Now, I certainly don’t mean to suggest that effective merchandising requires NO effort. Art assets still need to be created, stores wireframed, products designed, discounts tested and so on. But if we follow a playbook, effort and results are fairly predictable, with few surprises along the way!
Why start this series with Special Offers?
Opening our IAP Merchandising discussion with Special Offers helps us focus first on the fundamentals: how to most effectively present a single product to your players. Later in this article series, we’ll zoom out and tackle broader, structural topics like store layout, segmentation and discounts.
Let’s get started!
Best Practice #1: Special Offers should be ‘Captivating’
Offers have one job
If we expect our players to exchange real money for virtual (read: NOT REAL) products, we’d better do everything we can to make them look and feel valuable!
In your battle to captivate players via IAP merchandising, special offers are the most powerful tool in your arsenal. While your vanilla, in-store base products must also convey value, special offers have a higher calling: to be irresistable. The most effective offers evoke palpable feelings of excitement, opportunity, urgency and loss-aversion.
Many games miss the mark here.
When they do, a common cause is the developers’ failure to internalize and match the standard of quality set by their top-grossing competitors. The most egregious merchandising I’ve seen came from teams who didn’t habitually analyze top-grossing games.
This is an unnecessarily risky choice, because players’ perception of value is the primary driver of their monetization decisions, and this perception is regulated by the games they play most often.
So, your IAP products need to look as appealing as your top competitors’.
Two Types of Special Offers
The two most common places (“placements”) where special offersare sold, are:
In-Store Product List
Modal Popup Banner
In-Store Product List Offers
The In-Store Product List presents special offers next to basic products, facilitating the side-by-side comparisons that drive urgency.
Above: in the scrollable, in-store product list, medium banners are used to elevate and differentiate ‘special offers’ from the smaller, gridded ‘base products.’ This store layout is ubiquitous for games across the Casual — Core spectrum.
Modal Popup Offers
The Modal Popup (or ‘screen takeover’) is the second place where special offers are merchandised.

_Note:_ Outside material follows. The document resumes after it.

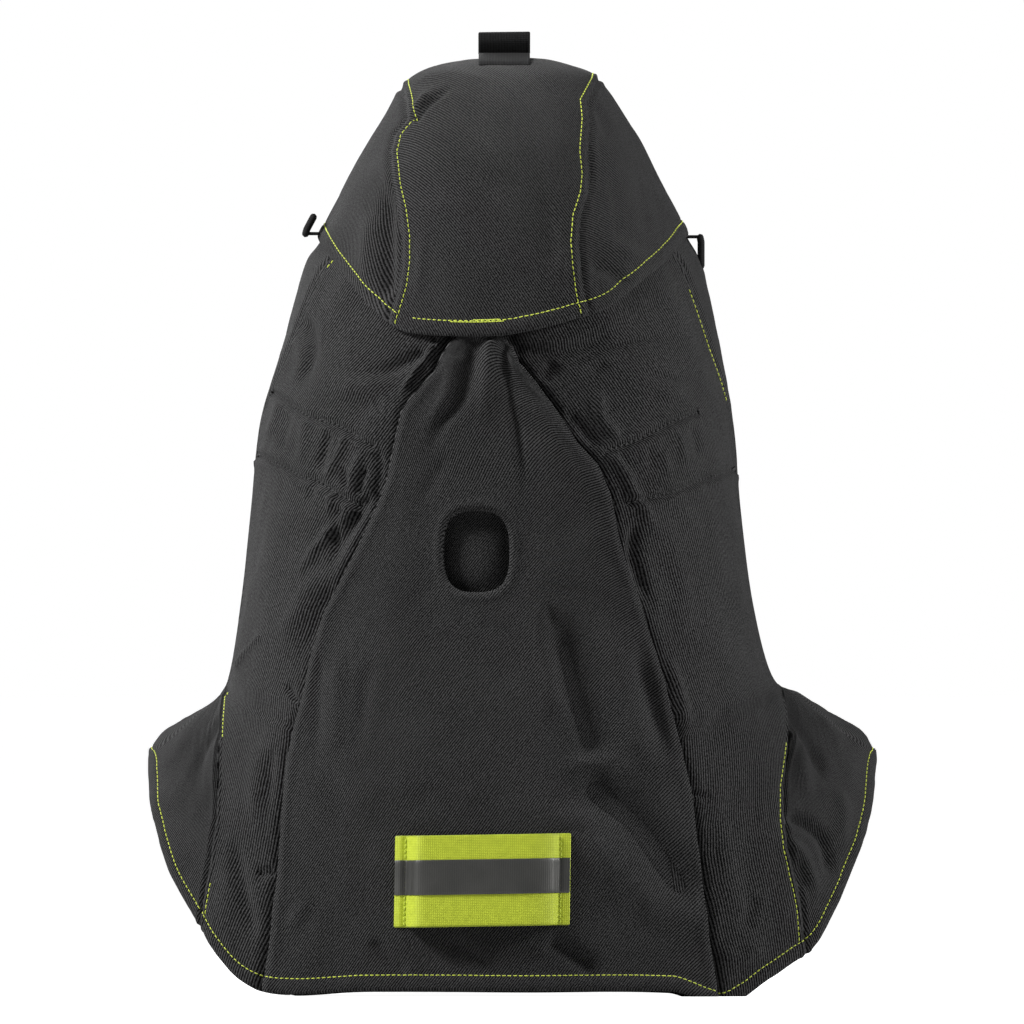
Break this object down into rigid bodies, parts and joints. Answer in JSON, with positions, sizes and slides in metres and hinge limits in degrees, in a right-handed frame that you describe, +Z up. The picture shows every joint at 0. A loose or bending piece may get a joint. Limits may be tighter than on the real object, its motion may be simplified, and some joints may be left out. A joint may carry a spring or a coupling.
{
  "type": "protective hood with shoulder cape",
  "caption": "Firefighter's padded fabric hood: seamed crown, face opening, flared cape with pleated back panel, webbing loops and a reflective tape loop.",
  "frame": {"origin": "inside of the crown, where the top of the wearer's head holds the hood up", "axes": "+Z up, -Y towards the back of the hood, +Y out of the face opening, +X to the right as seen from behind"},
  "size_m": [0.392, 0.2781, 0.5238],
  "materials": {
    "aramid_twill": "matte black twill",
    "lining_cloth": "matte black lining",
    "webbing": "black ribbed webbing",
    "elastic": "ribbed elastic",
    "thread": "fluorescent yellow thread",
    "fluorescent_tape": "fluorescent yellow woven tape",
    "reflective_film": "silver retroreflective film"
  },
  "bodies": {
    "hood": {"crown_centre_panel": "aramid_twill", "crown_side_panel_left": "aramid_twill", "crown_side_panel_right": "aramid_twill", "crown_hem_facing": "aramid_twill", "crown_lining": "lining_cloth", "crown_seam_thread_left": "thread", "crown_seam_thread_right": "thread", "crown_hem_thread": "thread", "top_loop_tails": "webbing", "temple_tab_left": "webbing", "temple_tab_right": "webbing", "back_panel": "aramid_twill", "hole_facing": "aramid_twill", "pleat_underlay": "aramid_twill", "side_panel_left": "aramid_twill", "side_panel_right": "aramid_twill", "shoulder_gusset_left": "aramid_twill", "shoulder_gusset_right": "aramid_twill", "front_panel_left": "aramid_twill", "front_panel_right": "aramid_twill", "face_band": "aramid_twill", "face_elastic": "elastic", "elastic_left": "elastic", "elastic_right": "elastic", "neck_lining": "lining_cloth", "cape_hem_facing": "aramid_twill", "cape_hem_thread": "thread", "gusset_thread_left": "thread", "gusset_thread_right": "thread", "side_thread_right": "thread", "tape_loop": "fluorescent_tape", "tape_stripe": "reflective_film"},
    "hanging_loop": {"top_loop": "webbing"},
    "left_temple_loop": {"temple_loop_left": "webbing"},
    "right_temple_loop": {"temple_loop_right": "webbing"}
  },
  "joints": [
    {"name": "hanging_loop_fold", "type": "hinge", "parent": "hood", "child": "hanging_loop", "pos_m": [-0.002, 0, 0.007], "axis": [1, 0, 0], "range_deg": [-65, 65], "stiffness_Nm_per_rad": 0.004},
    {"name": "left_temple_loop_fold", "type": "hinge", "parent": "hood", "child": "left_temple_loop", "pos_m": [-0.11055, -0.00008, -0.09006], "axis": [0, -1, 0], "range_deg": [0, 165]},
    {"name": "right_temple_loop_fold", "type": "hinge", "parent": "hood", "child": "right_temple_loop", "pos_m": [0.10455, -0.00008, -0.09006], "axis": [0, -1, 0], "range_deg": [0, 150]}
  ]
}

A modal popup puts the interface into a ‘mode’ where the main window, while still visible in the background, has its functionality and buttons temporarily disabled. The popup becomes the front window and has the focus.

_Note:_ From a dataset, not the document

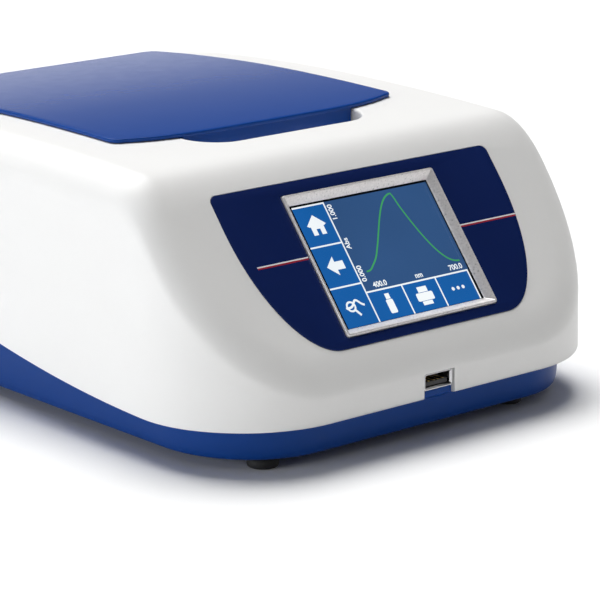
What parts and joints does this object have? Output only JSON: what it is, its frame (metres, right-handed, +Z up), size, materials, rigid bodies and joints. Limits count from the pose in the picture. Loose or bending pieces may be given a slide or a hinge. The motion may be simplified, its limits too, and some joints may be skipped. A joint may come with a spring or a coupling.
{
  "type": "spectrophotometer",
  "caption": "Compact bench-top UV/visible spectrophotometer with a sloping touch display, a front USB socket and a hinged sample lid over a cuvette compartment.",
  "frame": {"origin": "on the table, under the middle of the case's outline", "axes": "+Z up; -Y is the front with the sloping display, and the lid hinges along the rear; +X is to the operator's right"},
  "size_m": [0.2072, 0.2747, 0.1092],
  "materials": {
    "case_white": "fine satin moulding texture",
    "base_blue": "satin moulding",
    "lid_blue": "fine satin moulding texture",
    "fascia_navy": "satin printed film",
    "bezel_silver": "satin silver",
    "screen": "glossy lit display",
    "black_plastic": "matt black",
    "foot_rubber": "matt",
    "steel": "bright",
    "aluminium": "machined",
    "optic_glass": "polished",
    "circuit_board": "solder mask"
  },
  "bodies": {
    "case": {"array_detector": "black_plastic", "base_tray": "base_blue", "case_screw_front_left": "steel", "case_screw_front_right": "steel", "case_screw_rear_left": "steel", "case_screw_rear_right": "steel", "cuvette_holder": "black_plastic", "cuvette_spring": "steel", "detector_board": "circuit_board", "diffraction_grating": "optic_glass", "display_bezel": "bezel_silver", "display_board": "circuit_board", "entrance_window": "optic_glass", "exit_window": "optic_glass", "fascia_panel": "fascia_navy", "flash_lamp": "optic_glass", "foot_front_left": "foot_rubber", "foot_front_right": "foot_rubber", "foot_rear_left": "foot_rubber", "foot_rear_right": "foot_rubber", "front_usb_board": "circuit_board", "front_usb_socket": "steel", "front_usb_tongue": "black_plastic", "grating_mount": "aluminium", "heat_sink": "aluminium", "hinge_bracket_left": "steel", "hinge_bracket_right": "steel", "hinge_pin_left": "steel", "hinge_pin_right": "steel", "holder_screw_front": "steel", "holder_screw_rear": "steel", "inlet_pin": "steel", "lamp_driver_board": "circuit_board", "lamp_housing": "black_plastic", "lcd_module": "aluminium", "lid_sensor": "black_plastic", "main_board": "circuit_board", "optics_plate": "aluminium", "power_board": "circuit_board", "power_inlet": "black_plastic", "rear_panel": "black_plastic", "rear_usb_socket": "steel", "rear_usb_tongue": "black_plastic", "sample_chamber": "black_plastic", "slit_plate": "aluminium", "switch_bezel": "black_plastic", "touch_glass": "screen", "upper_shell": "case_white"},
    "lid": {"lid": "lid_blue", "lid_magnet": "steel"},
    "power_rocker": {"switch_rocker": "black_plastic"}
  },
  "joints": [
    {"name": "lid_hinge", "type": "hinge", "parent": "case", "child": "lid", "pos_m": [0, 0.121, 0.0985], "axis": [-1, 0, 0], "range_deg": [0, 95]},
    {"name": "power_switch", "type": "hinge", "parent": "case", "child": "power_rocker", "pos_m": [-0.0365, 0.12982, 0.033], "axis": [1, 0, 0], "range_deg": [0, 12]}
  ]
}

In F2P Games, modal popups generally occupy two-thirds of the screen. This provides enough room to make a captivating pitch for your IAP product while still leaving some background visible for context.
Your Checklist for Creating ‘Captivating’ Special Offers
“Your IAP products need to look as appealing as your top competitors”.

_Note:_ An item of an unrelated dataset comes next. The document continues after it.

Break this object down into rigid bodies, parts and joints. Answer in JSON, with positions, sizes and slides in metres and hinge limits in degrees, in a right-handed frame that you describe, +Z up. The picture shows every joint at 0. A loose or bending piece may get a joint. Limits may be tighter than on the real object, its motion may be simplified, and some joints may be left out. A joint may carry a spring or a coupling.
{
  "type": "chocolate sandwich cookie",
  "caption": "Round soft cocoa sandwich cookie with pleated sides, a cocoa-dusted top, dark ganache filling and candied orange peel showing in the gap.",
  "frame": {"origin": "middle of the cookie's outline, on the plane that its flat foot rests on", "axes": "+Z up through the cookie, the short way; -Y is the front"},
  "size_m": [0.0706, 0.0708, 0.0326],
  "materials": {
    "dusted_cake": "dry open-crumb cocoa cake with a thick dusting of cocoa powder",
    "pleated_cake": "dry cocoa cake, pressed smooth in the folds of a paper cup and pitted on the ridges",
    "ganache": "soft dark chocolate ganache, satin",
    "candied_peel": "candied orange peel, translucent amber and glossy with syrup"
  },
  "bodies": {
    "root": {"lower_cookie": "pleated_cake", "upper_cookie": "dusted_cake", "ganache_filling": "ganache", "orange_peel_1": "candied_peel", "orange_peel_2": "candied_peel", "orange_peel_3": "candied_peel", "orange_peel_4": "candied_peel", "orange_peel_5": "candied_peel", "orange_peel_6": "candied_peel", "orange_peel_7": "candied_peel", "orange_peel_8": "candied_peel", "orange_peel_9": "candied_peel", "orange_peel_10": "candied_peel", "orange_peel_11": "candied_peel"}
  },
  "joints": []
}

This gets us in the ballpark but, as a measurable standard, it still falls short for two reasons:
‘As appealing as’ is still uncomfortably subjective
We should aim for better than ‘appealing!’ I’d say: ‘captivating.’
So, we’ll enumerate 7 key criteria for ‘Captivating’ Special Offers.
Here is your checklist:
Mandatory:
Generous size: To effectively communicate that they are special, special offers need significant screen real-estate. For modal pop-ups, use at least 2/3 of the screen. In the scrollable store, use ‘medium banner’ or larger size.
Killer Hero Image: A special offer product should have a large, beautiful key art asset that makes the offer feel exciting and aspirational. This is often dubbed the ‘Hero Image’ (meaning ‘important image’, not ‘image of a hero’).
Retina-quality art assets: Do NOT over-compress your offer assets. They should appear fully retina resolution, with crisp edges, and no visible distortion.
Uncluttered: Having too much text, too many distinct visual elements, or inadequate margins creates visual clutter that detracts from both the clarity of your pitch and the perception of product value. This is a big personal pet peeve of mine!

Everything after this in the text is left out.